Vincent Canby in The New York Times makes the point that the story was better done the year before in Rancho De Luxe, also written by McGuane. However, in The Missouri Breaks, “the characters are just as bored, confused and directionless as they are in 1975, and they, too, look back to some dimly remembered period when the old days were good.”
I quite liked the bit where Harry Dean and some friends rustle Canadian Mounties’ horses while they are dutifully in church stolidly singing Bringing in the Sheaves. Afterwards, the RCMP get their mounts back, not all that properly. “It’s not even legal!” one of the rustlers complains, like a child, as if his rustling had been.

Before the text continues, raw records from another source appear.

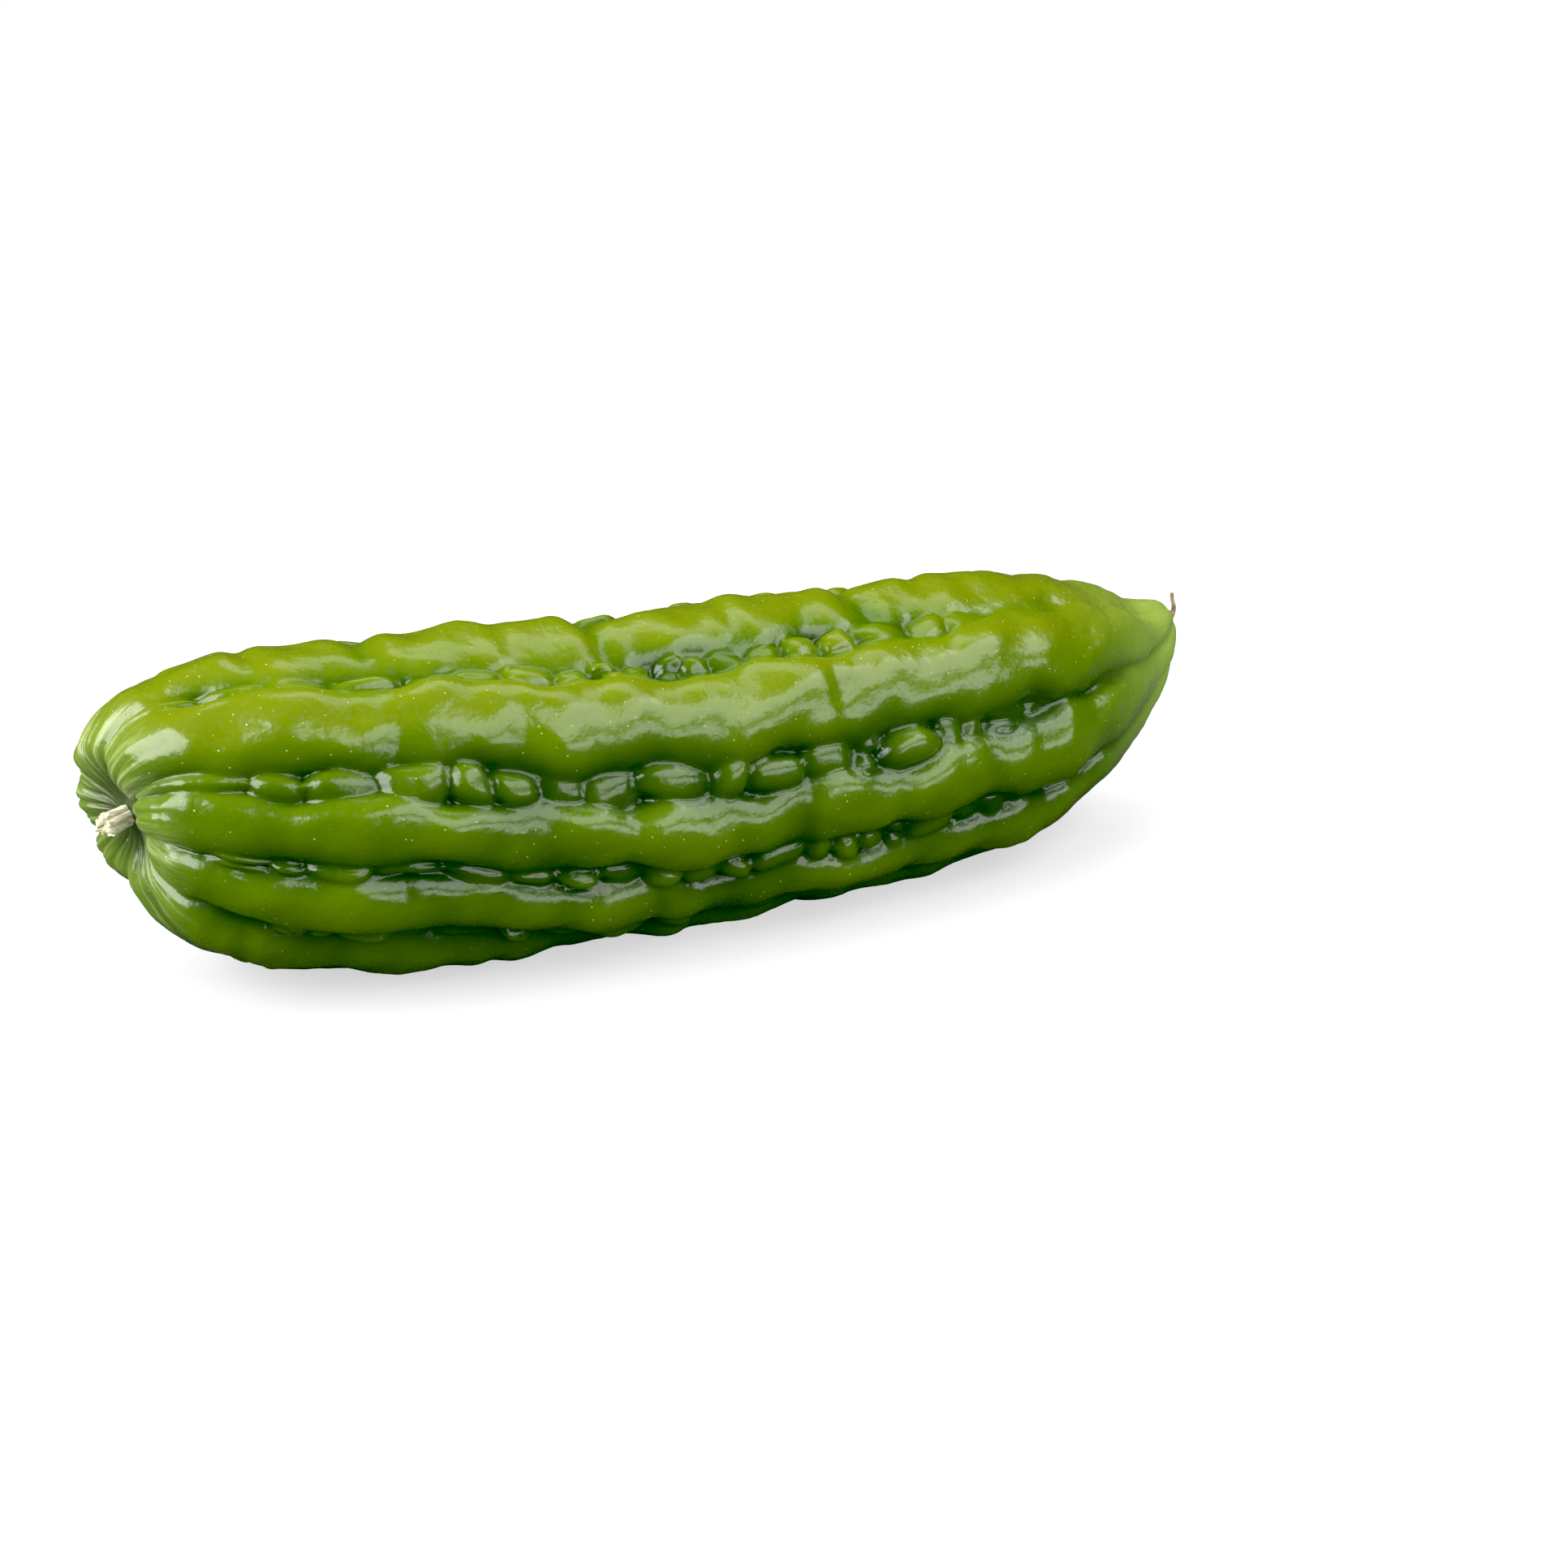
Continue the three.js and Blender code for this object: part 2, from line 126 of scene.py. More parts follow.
# The sideways bow, the lift of the tip and of its very end, and the neck before the beak.
BOW = 18.6
TIP_LIFT = 17
TIP_LIFT_FROM = 0.7
APEX_LIFT = 4
APEX_LIFT_FROM = 0.93
NECK_AT = 245
NECK_REACH = 5.5
NECK_DEPTH = 1.1
# The axis lies this much lower than the crests' radius, so the lowest crests are pressed
# flat by the floor.
REST_SINK = 2.3
FULL_TURN = 2 * math.pi
print("length, mm:", LENGTH)

# %% [markdown]
# The ridges and furrows have their own values. Each row of `RIDGES` holds the angle of one
# crest, in degrees, at the seven stations between stem and tip, so a ridge can wander. A row
# of `FURROW_SHARE` says how much of the way from one crest to the next is furrow.

# %% Values of ridges, furrows and lumps
FURROW_DEPTH = 6.6
# Across, a ridge is a dome with a flat top and steep sides. Along, it wavers and swells, and
# its edges undulate slowly and quickly.
DOME_FLATNESS = 2.2
DOME_POWER = 0.55
WAVER_DEGREES = 1.7
WAVER_LENGTH = 41
SWELL = 0.7
SWELL_LENGTH = 53
EDGE_SLOW = 0.048
EDGE_SLOW_LENGTH = 31
EDGE_QUICK = 0.016
EDGE_QUICK_LENGTH = 12.7
RIDGE_OVERLAP = 0.03
RIDGES = np.array([
    [106, 97, 93, 91, 91, 90, 88],
    [58, 52, 47, 40, 41, 46, 50],
    [16, 13, 6, -5, -5, 0, 6],
    [-14, -15, -22, -38, -40, -38, -34],
    [-46, -46, -54, -71, -73, -73, -72],
    [-84, -86, -97, -109, -111, -111, -110],
    [-128, -130, -140, -150, -152, -152, -150],
    [-176, -180, -188, -194, -195, -195, -192],
    [-232, -230, -229, -230, -230, -230, -230],
], dtype=float)
FURROW_SHARE = np.array([
    [0.06, 0.05, 0.05, 0.09, 0.17, 0.06, 0.03],
    [0.08, 0.22, 0.25, 0.25, 0.24, 0.12, 0.04],
    [0.04, 0.04, 0.06, 0.20, 0.24, 0.12, 0.04],
    [0.04, 0.04, 0.06, 0.18, 0.22, 0.10, 0.04],
    [0.06, 0.08, 0.18, 0.24, 0.24, 0.12, 0.04],
    [0.06, 0.16, 0.24, 0.26, 0.22, 0.10, 0.04],
    [0.06, 0.12, 0.22, 0.26, 0.24, 0.12, 0.04],
    [0.06, 0.16, 0.24, 0.22, 0.24, 0.14, 0.04],
    [0.08, 0.05, 0.10, 0.20, 0.20, 0.10, 0.04],
])
# Where the middle of each furrow lies, how much relief each station has, and the ridges
# that stand a little higher than the others.
FURROW_MIDDLE = [0.61, 0.58, 0.53, 0.5, 0.5, 0.5, 0.5, 0.5, 0.5]
RELIEF_SHARE = np.array([0.75, 0.9, 1, 1, 1, 0.75, 0.45])
CREST_RISE = [0, 1.2, 0.3, 0, 0, 0, 0, 0, 0]
# Towards the tip the warts sink away, and the upper furrow fills up to a shallow saddle.
WARTS_SINK = 4
WARTS_SINK_FROM = 0.64
WARTS_SINK_TO = 0.84
FURROW_FILL = [0.55, 0, 0, 0, 0, 0, 0, 0, 0]
FURROW_FILL_FROM = 0.6
FURROW_FILL_TO = 0.74
# Broad and small lumps cross everything. Their patterns twist round the fruit and wander.
BROAD_LUMPS = 0.8
BROAD_TWIST = 5
BROAD_LENGTH = 5.1
BROAD_WANDER = 17
CROSS_TWIST = 3
CROSS_LENGTH = 8.3
SMALL_LUMPS = 0.2
SMALL_TWIST = 11
SMALL_LENGTH = 2.7
SMALL_WANDER = 13


def ease(value, low, high):
    s = np.clip((value - low) / (high - low), 0, 1)
    return s * s * (3 - 2 * s)


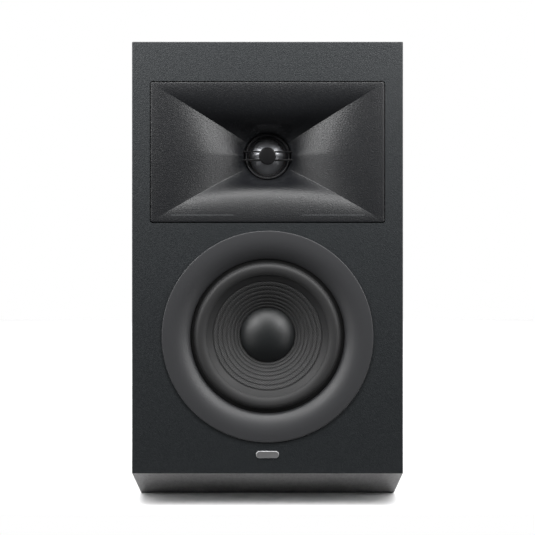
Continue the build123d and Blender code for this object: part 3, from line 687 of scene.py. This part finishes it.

It would have been much better if Tom Logan (Nicholson) had shot Clayton in the bath tub scene. That would have shortened the film and put a merciful end to Brando’s mug show.
I remember being shocked by Clayton’s eventual demise, though, and even watching again now it’s quite powerful.
The 1970s, which started with revisionist Westerns such as Dirty Little Billy, doing a hatchet job on Billy the Kid, and Doc, doing the same for Wyatt Earp, then Soldier Blue, demolishing the reputation of the US Cavalry, and Penn’s own Little Big Man, lampooning Custer, didn’t get much better by the mid-decade point. The Western was definitely in crisis. But at least those pictures weren’t actually boring, like this one.